897. Increasing Order Search Tree*
https://leetcode.com/problems/increasing-order-search-tree/
题目描述
Given a binary search tree, rearrange the tree in in-order so that the leftmost node in the tree is now the root of the tree, and every node has no left child and only 1 right child.
Example 1:
Input: [5,3,6,2,4,null,8,1,null,null,null,7,9]
5
/ \
3 6
/ \ \
2 4 8
/ / \
1 7 9
Output: [1,null,2,null,3,null,4,null,5,null,6,null,7,null,8,null,9]
1
\
2
\
3
\
4
\
5
\
6
\
7
\
8
\
9
Note:
- The number of nodes in the given tree will be between 1 and 100.

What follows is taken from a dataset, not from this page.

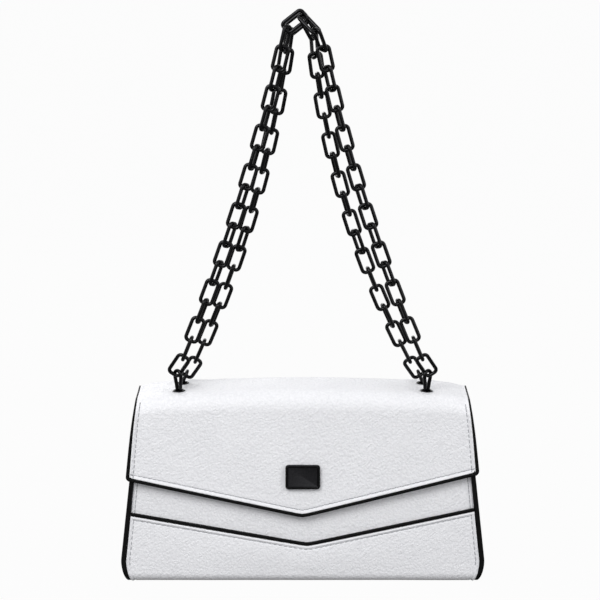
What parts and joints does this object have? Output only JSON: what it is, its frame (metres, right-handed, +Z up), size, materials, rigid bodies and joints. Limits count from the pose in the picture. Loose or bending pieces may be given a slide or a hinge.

- Each node will have a unique integer value from 0 to 1000.
C++ 实现 1
中序遍历. 但需要注意的是, 当对 root
节点的左子树做了变换之后, 得到一串链表, 要用链表的最后一个节点来连接当前节点, 为了达到这个目的, 需要引入一个额外的节点 prev
, 用来记录当前节点的前驱. 因此在 inorder 函数中, 核心的步骤:
prev->right = root; // 前一个节点连接当前的节点
prev = root; // 更新 prev = root, 即当前节点在下一次递归时是下一个新 root 的前驱
prev->left = nullptr; // 另外不要忘了将当前节点的 left 指针置为空
完整代码如下, 引入 dummy
这个虚拟节点, 有很大的好处. 以后处理链表问题经常会看到我用类似的方法:
/**
* Definition for a binary tree node.
* struct TreeNode {
* int val;
* TreeNode *left;
* TreeNode *right;
* TreeNode(int x) : val(x), left(NULL), right(NULL) {}
* };
*/
class Solution {
private:
TreeNode *prev;
void inorder(TreeNode *root) {
if (!root) return;
inorder(root->left);
prev->right = root;
prev = root;
prev->left = nullptr;
inorder(root->right);
}
public:
TreeNode* increasingBST(TreeNode* root) {
TreeNode *dummy = new TreeNode(0);
prev = dummy;
inorder(root);
return dummy->right;
}
};